This I Believe
I believe that there are situations in our lives that while we are in them we don’t quite understand, but they always make us stronger in the end. Alcohol has been something that has consumed my parent’s life. Alcohol itself can make a person react differently and slows the person’s body down. It may feel good and “take the pain away” but for how long? I have lived with both of my parents; they have been divorced since I was a baby.
In my younger years I lived with my mother and saw how she depended on alcohol on day to day bases. I lived out of district, when I was with her, and she was supposed to take me to school everyday. Some days she wouldn’t get up and take me to school because of being passed out from the night before. She was always so sad and depressed. Through my middle school days, I lived with my father. I didn’t really know him while I grew up but I needed to change the environment I lived in because of my mother, so I went to live with him. I saw right a way that he had a drinking problem. Everyday we would go by the liquor store and pick up one or two twenty four packs of beer. It was ridicules. He had a very violent behavior while under the influence. My father had two other children by his second wife, my brother and sister. Every night I would take them upstairs to my room and we would play games and watch TV when the situations would get out of hand.

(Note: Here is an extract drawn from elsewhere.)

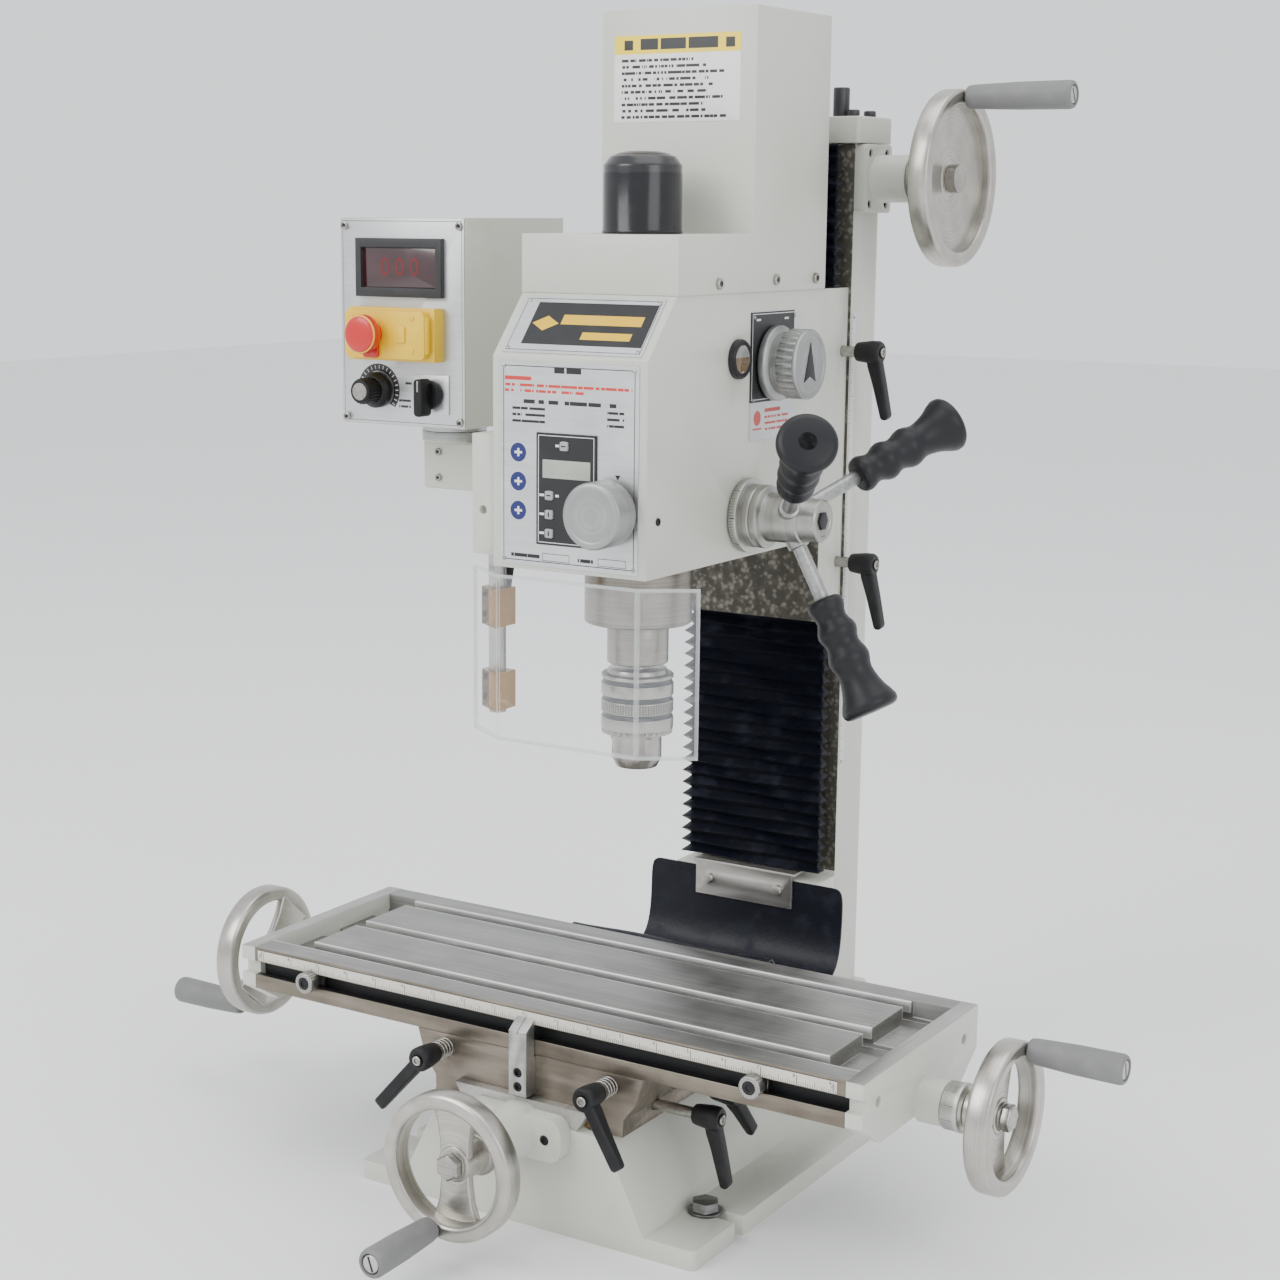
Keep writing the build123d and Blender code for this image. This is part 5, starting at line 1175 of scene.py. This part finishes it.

I didn’t understand why I had parents that were this way but now I look back and understand it clearly. I decided in high school I didn’t want to have children because I didn’t want them to have to go through anything that I have been though. I know now that I want children because I have learned from my parent’s mistakes and will not make the same ones they did. Neglect and depression are two things that a substance does when it takes a hold of your life. I’m not saying not to drink alcohol and that I have never drank it, I’m saying that I will have control over what happens and I will not let something so silly control me. Everyone has their ups and downs and we cope with it in different ways. Both of my parents are doing great now and have overcome there drinking problems, and I forgive them for their former days. Maybe my parents should have talked to somebody and of tried to get help back then, they chose their own path, and I know now that I will not take the same path. I’m sure I will mess up sometime in my life, I’m human, but I know I will never let something such as alcohol control my life.